begin Source material

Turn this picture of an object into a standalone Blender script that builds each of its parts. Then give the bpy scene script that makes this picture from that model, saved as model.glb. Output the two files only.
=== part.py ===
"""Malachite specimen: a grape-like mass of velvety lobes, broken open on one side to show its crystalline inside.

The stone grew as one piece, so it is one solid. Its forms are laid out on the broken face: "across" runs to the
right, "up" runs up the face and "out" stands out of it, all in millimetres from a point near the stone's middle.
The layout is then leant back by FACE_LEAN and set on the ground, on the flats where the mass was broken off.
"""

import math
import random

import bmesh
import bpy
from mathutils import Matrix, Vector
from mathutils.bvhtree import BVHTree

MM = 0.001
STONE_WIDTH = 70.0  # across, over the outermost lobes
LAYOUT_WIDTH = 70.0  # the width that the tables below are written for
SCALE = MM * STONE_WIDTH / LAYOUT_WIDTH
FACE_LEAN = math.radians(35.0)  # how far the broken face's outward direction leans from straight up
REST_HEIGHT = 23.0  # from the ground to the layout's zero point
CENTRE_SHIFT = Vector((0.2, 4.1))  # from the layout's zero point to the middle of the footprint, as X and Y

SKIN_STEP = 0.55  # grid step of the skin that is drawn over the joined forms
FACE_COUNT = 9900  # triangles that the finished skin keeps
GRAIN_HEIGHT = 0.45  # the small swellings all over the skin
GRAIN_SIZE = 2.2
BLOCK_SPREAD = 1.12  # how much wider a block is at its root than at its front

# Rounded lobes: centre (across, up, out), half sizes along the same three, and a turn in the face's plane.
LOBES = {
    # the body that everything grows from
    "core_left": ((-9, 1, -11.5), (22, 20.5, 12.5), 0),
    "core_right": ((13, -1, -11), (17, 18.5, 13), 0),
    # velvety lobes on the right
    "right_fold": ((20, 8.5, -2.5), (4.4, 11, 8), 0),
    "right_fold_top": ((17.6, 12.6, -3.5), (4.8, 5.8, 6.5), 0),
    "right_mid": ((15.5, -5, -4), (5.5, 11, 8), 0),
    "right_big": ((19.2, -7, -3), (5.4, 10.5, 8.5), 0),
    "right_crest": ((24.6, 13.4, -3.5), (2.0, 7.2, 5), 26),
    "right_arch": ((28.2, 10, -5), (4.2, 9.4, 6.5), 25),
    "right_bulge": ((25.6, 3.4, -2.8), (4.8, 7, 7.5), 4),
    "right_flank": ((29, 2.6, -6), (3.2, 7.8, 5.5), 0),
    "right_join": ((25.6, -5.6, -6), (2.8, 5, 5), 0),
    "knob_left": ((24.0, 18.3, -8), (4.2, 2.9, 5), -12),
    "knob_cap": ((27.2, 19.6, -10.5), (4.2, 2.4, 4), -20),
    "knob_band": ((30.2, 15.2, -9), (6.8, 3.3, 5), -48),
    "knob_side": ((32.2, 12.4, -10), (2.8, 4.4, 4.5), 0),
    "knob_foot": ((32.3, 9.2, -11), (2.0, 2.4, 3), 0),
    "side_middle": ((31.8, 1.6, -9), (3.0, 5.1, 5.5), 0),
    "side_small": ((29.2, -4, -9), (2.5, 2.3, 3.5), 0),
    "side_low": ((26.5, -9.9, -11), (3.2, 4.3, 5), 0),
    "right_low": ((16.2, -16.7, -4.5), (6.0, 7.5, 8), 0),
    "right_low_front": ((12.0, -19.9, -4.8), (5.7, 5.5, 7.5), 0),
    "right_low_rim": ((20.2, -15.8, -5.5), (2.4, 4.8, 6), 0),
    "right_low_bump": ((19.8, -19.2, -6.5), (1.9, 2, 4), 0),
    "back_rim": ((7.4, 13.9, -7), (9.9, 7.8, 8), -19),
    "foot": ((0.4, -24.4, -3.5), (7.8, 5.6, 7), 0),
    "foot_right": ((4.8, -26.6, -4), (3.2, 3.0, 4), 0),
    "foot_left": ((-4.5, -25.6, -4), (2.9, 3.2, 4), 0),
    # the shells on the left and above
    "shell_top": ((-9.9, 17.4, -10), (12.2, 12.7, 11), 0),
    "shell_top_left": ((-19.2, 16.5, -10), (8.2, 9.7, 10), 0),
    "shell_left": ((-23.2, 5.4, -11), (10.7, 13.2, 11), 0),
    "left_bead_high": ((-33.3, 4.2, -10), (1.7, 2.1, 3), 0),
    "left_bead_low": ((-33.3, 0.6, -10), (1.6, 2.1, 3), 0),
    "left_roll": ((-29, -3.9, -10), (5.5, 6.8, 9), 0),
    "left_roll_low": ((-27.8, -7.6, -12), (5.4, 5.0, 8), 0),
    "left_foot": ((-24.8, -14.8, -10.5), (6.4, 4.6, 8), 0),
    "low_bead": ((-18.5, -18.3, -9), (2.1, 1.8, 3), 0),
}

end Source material

Lines from the beginning of the data above through the line containing "BLOCK_SPREAD = 1.12" are to be returned exactly, and no others.

Solution to this exercise ▸
Turn this picture of an object into a standalone Blender script that builds each of its parts. Then give the bpy scene script that makes this picture from that model, saved as model.glb. Output the two files only.
=== part.py ===
"""Malachite specimen: a grape-like mass of velvety lobes, broken open on one side to show its crystalline inside.

The stone grew as one piece, so it is one solid. Its forms are laid out on the broken face: "across" runs to the
right, "up" runs up the face and "out" stands out of it, all in millimetres from a point near the stone's middle.
The layout is then leant back by FACE_LEAN and set on the ground, on the flats where the mass was broken off.
"""

import math
import random

import bmesh
import bpy
from mathutils import Matrix, Vector
from mathutils.bvhtree import BVHTree

MM = 0.001
STONE_WIDTH = 70.0  # across, over the outermost lobes
LAYOUT_WIDTH = 70.0  # the width that the tables below are written for
SCALE = MM * STONE_WIDTH / LAYOUT_WIDTH
FACE_LEAN = math.radians(35.0)  # how far the broken face's outward direction leans from straight up
REST_HEIGHT = 23.0  # from the ground to the layout's zero point
CENTRE_SHIFT = Vector((0.2, 4.1))  # from the layout's zero point to the middle of the footprint, as X and Y

SKIN_STEP = 0.55  # grid step of the skin that is drawn over the joined forms
FACE_COUNT = 9900  # triangles that the finished skin keeps
GRAIN_HEIGHT = 0.45  # the small swellings all over the skin
GRAIN_SIZE = 2.2
BLOCK_SPREAD = 1.12  # how much wider a block is at its root than at its front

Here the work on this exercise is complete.